O'Sullivan, fined £20,000 when he walked out of his best-of-17-frames quarter-final with Stephen Hendry in the 2006 UK Championship when only 4-1 down, will face disciplinary action from the sport's governing body, the World Professional Billiards and Snooker Association (WPBSA).
“This is just a little £250 fine and a letter through the post,” O'Sullivan, having returned to play what proved the last two frames against Perry, said. “I've had a few of those over the years. It's no big deal.
“I just got outplayed. It was as simple as that. I felt very cold, I couldn't make anything happen and you've got to give Joe credit for the way he performed. That's the story of my game for a while - good at times, not good at others. I'm just inconsistent and it's something I've got to live with.”
Even at 7-5, O'Sullivan's chances could not be dismissed but when he missed a mid-range red early in the thirteenth frame, Perry, a World Championship semi-finalist at the Crucible in May, compiled a 69 break to tighten his grip.
O'Sullivan, the UK champion on four occasions, had an opportunity to produce a potentially tide-turning clearance in the fourteenth frame but, with much of the intricate positional work already done, missed a routine black off its spot and Perry completed his first win in their five world-ranking event meetings.

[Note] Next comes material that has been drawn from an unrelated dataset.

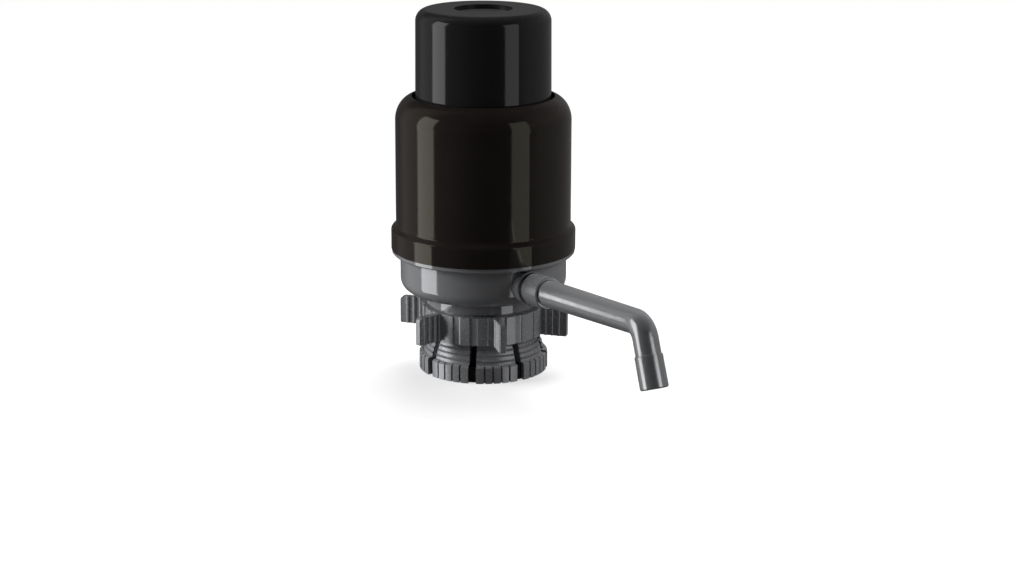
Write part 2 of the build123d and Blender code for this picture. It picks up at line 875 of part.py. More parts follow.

“I could see that Ronnie was getting anxious and running out of patience but I knew I had to keep the pressure on him,” Perry, who plays Marco Fu, of Hong Kong, in the quarter-finals, said. “I was happy when he conceded that frame. Any gifts, especially at this time of year, are gratefully received.”
Ding Junhui constructed a 147 break but achieved nothing else of a positive nature in going out 9-4 to John Higgins. Break-building perfection arrived in the third frame as Ding, who recorded a maximum in the Masters at Wembley last year, became only the sixteenth player to score a 147 break and lose. His latest yielded a £25,000 bonus and the championship's £5,000 highest-break award.
However, the 67th maximum in professional competition, 44th in world-ranking tournaments and eighth in the UK Championship, was not a catalyst for Ding to control the match. He enjoyed no further success in the first session as Higgins, more measured and infinitely more determined, gradually pulled away to 7-1.
The silence of the WPBSA was deafening yesterday in the wake of irregular betting patterns surrounding the first-round match between Stephen Maguire and Jamie Burnett, fellow Scots and close friends.
Maguire won 9-3 after substantial correct score wagers were laid on that eventuality, causing numerous wary bookmakers to suspend betting, some as early as Friday. Burnett committed a series of errors in the closing two frames, including a slowly rolled final black in the twelfth frame that was grossly off target. Both players have denied any wrongdoing.
The bookmaking fraternity are up in arms and it was widely expected that the WPBSA would, at the very least, announce that an investigation has been launched. Instead, it said nothing.
The WPBSA even refused, despite repeated requests, to confirm or deny that an investigation would take place. Sir Rodney Walker, the WPBSA chairman, declined to comment.